Gespart werden muss in der europäischen Verwaltung vor allem dort, wo es viele nationale Regierungen nicht sehen wollen: zum Beispiel bei den Agenturen. Jedes EU-Land hat sich eine solche Agentur herausverhandelt – Österreich ist keine Ausnahme. Ihre Funktionen sind aber großteils so eingeschränkt, dass sie ihre Personalstärke nicht rechtfertigen können. Gespart werden kann natürlich auch beim Europaparlament, dessen zwei Amtssitze Jahr für Jahr Millionen Euro verschlingen.
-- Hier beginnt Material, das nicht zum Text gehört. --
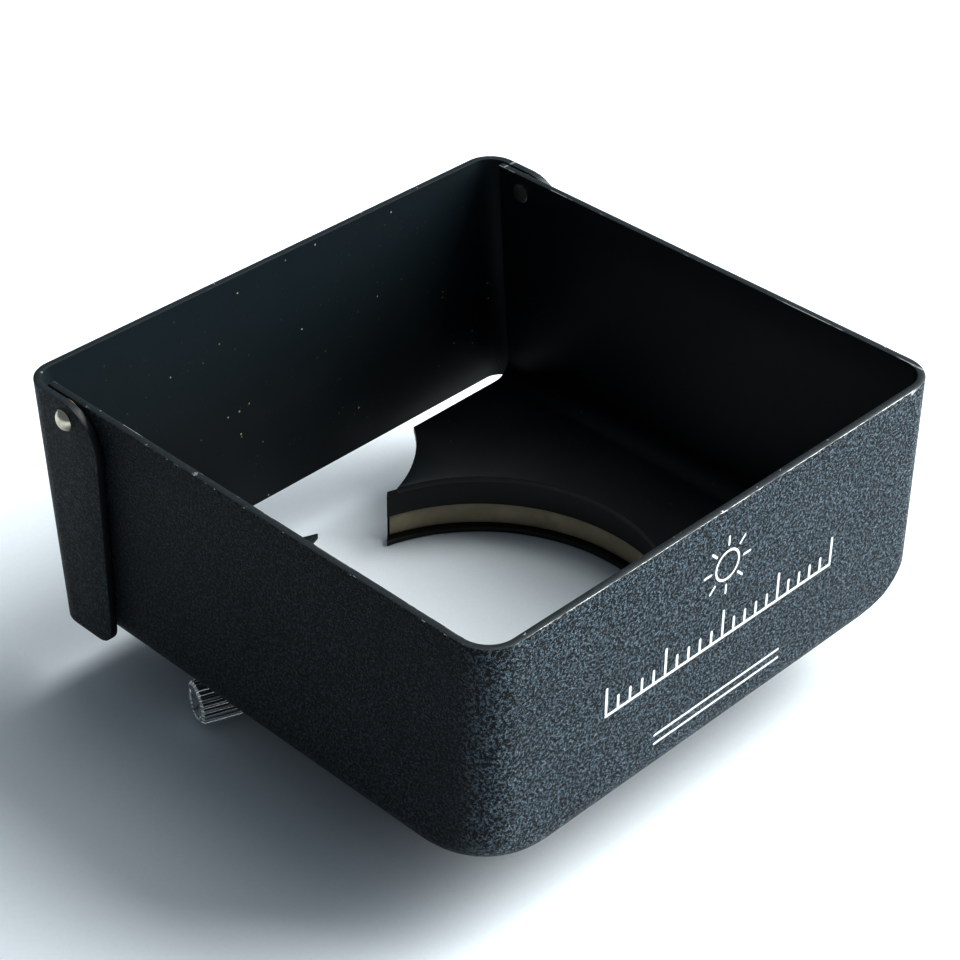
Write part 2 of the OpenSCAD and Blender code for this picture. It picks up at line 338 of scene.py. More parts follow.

Gespart werden kann zudem in der gemeinsamen Landwirtschaftspolitik, etwa mit der verpflichtenden Einführung von Obergrenzen für große Agrarbetriebe. Da muss mitten in einem Krisenumfeld nicht bei Bergbauern gekürzt werden oder bei der zukunftsträchtigen Qualitätslandwirtschaft. Für die Agrarpolitik gibt die EU heute 40 Prozent ihres Budgets aus. Das ist für einen Bereich, in dem von 500 Millionen EU-Bürgern gerade einmal 3,7 Millionen beschäftigt sind, nicht mehr zu rechtfertigen.
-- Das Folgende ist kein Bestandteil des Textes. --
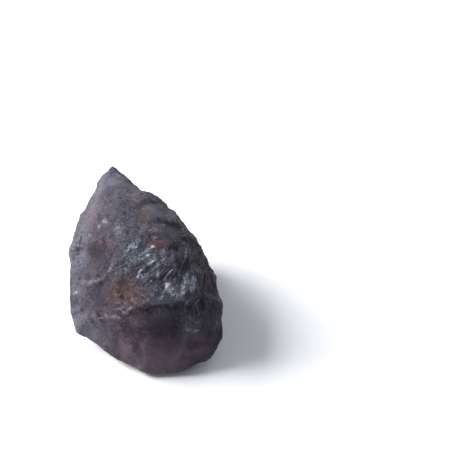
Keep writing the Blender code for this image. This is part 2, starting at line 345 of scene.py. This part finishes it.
    ],
    "ledged": [
        {"at": (100, 317), "reach": 9, "share": 0.5},
        {"at": (124, 315), "reach": 9, "share": 0.6},
        {"at": (145, 320), "reach": 8, "share": 0.6},
        {"at": (38, 8, 25), "reach": 16, "share": 1.0},
        {"at": (-10, 44, 35), "reach": 17, "share": 1.0},
        {"at": (-38, 2, 14), "reach": 14, "share": 0.9},
        {"at": (22, 42, 10), "reach": 13, "share": 0.9},
    ],
    # Lifts are in mm, and a negative one is a hollow.
    "lift": [
        {"at": (92, 264), "to": (98, 258), "reach": 12, "share": -1.7},
        {"at": (114, 262), "to": (107, 276), "reach": 2.6, "share": 0.9},
        {"at": (107, 276), "to": (101, 281), "reach": 2.6, "share": 1.1},
        {"at": (101, 281), "to": (78, 283), "reach": 2.6, "share": 0.5},
        {"at": (84, 246), "to": (108, 239), "reach": 4.5, "share": 0.8},
        {"at": (116, 289), "to": (133, 295), "reach": 7, "share": -0.2},
        {"at": (155, 298), "to": (184, 297), "reach": 4.5, "share": 1.3},
        {"at": (152, 309), "to": (188, 307), "reach": 4.5, "share": -1.1},
        {"at": (192, 290), "to": (196, 276), "reach": 8, "share": 3.0},
        {"at": (204, 278), "to": (196, 300), "reach": 4, "share": -0.9},
        {"at": (97, 312), "to": (142, 308), "reach": 3, "share": 0.5},
        {"at": (101, 315), "to": (108, 317), "reach": 1.7, "share": 0.4},
        {"at": (110, 317), "to": (118, 317), "reach": 1.7, "share": 0.4},
        {"at": (120, 309), "to": (131, 304), "reach": 1.6, "share": 0.3},
        {"at": (126, 314), "to": (132, 308), "reach": 1.6, "share": 0.35},
        {"at": (90, 320), "to": (101, 322), "reach": 2.2, "share": 0.4},
        {"at": (132, 321), "to": (139, 324), "reach": 2.2, "share": 0.4},
        {"at": (38, 8, 32), "to": (32, 26, 20), "reach": 10, "share": -1.5},
        {"at": (40, -4, 32), "to": (39, 14, 12), "reach": 3.2, "share": 1.0},
        {"at": (14, 44, 38), "to": (24, 38, 14), "reach": 3.2, "share": 1.0},
        {"at": (-2, 46, 30), "to": (4, 46, 14), "reach": 9, "share": -1.5},
        {"at": (-26, 34, 32), "to": (-20, 40, 12), "reach": 3.2, "share": 1.0},
        {"at": (33, 22, 46), "to": (24, 36, 30), "reach": 3.0, "share": 0.8},
        {"at": (115, 171), "to": (128, 180), "reach": 8, "share": -2.2},
        {"at": (91, 317), "to": (97, 315), "reach": 1.7, "share": 0.6},
        {"at": (120, 319), "to": (127, 321), "reach": 1.7, "share": 0.6},
        {"at": (138, 323), "to": (143, 326), "reach": 1.7, "share": 0.5},
        {"at": (94, 321), "to": (140, 329), "reach": 3.0, "share": -0.5},
    ],
}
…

Die meisten Ausgaben der Gemeinschaft fließen in die Strukturhilfen und sind hingegen durchaus begründbar. Denn damit sind Investitionen in Zukunftsbranchen möglich. Es liegt an den Mitgliedstaaten selbst, dieses Geld optimal einzusetzen und nicht jeder Gemeinde ein paar sinnlose neue Laternen, Brunnen oder esoterische Schaukästen zu finanzieren. Stattdessen ist es zweckmäßig, ein Hochleistungsinternet aufzubauen, Klein- und Mittelbetriebe bei der Umsetzung ihrer Ideen zu unterstützen oder Forschung, Entwicklung und Bildung zu verbessern.
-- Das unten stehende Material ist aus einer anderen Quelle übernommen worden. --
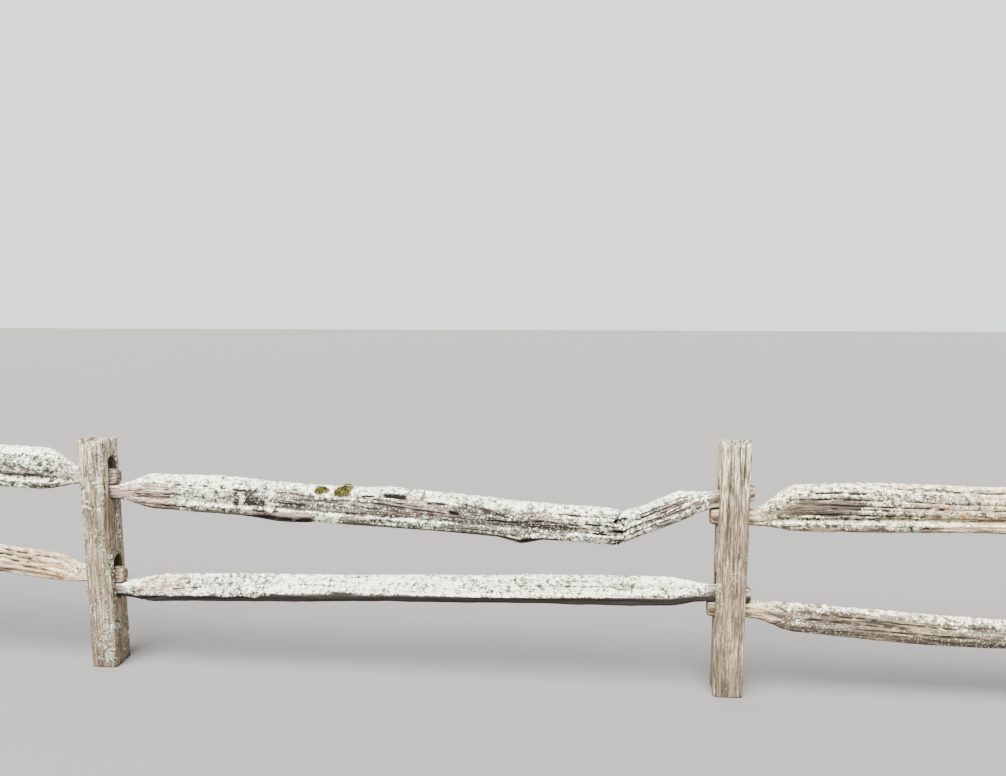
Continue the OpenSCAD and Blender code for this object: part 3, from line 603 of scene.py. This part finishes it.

Es ist absurd, wenn sich die Mitgliedstaaten bei diesem EU-Gipfel gebärden wie die knausrigsten Gutsherrn. Sie wollen an das Fett der Gemeinschaft, von dessen Kraft sie eigentlich schöpfen könnten. Sie selbst haben in den letzten Jahren ihre Staatshaushalte trotz Sparverpflichtungen deutlich angehoben. Ein Abspecken, wie sie es von Brüssel verlangen, hätte hier noch weit mehr Sinn. Österreichs Staat, der 53 Prozent der Wirtschaftsleistung des Landes kostet, steigert seine Ausgaben jährlich um fast drei Prozent. Der EU-Haushalt mit 1,1 Prozent der Wirtschaftsleistung steigt hingegen um 1,95 Prozent im Jahr.

Es ist eben so leicht, in der Ferne zu sparen.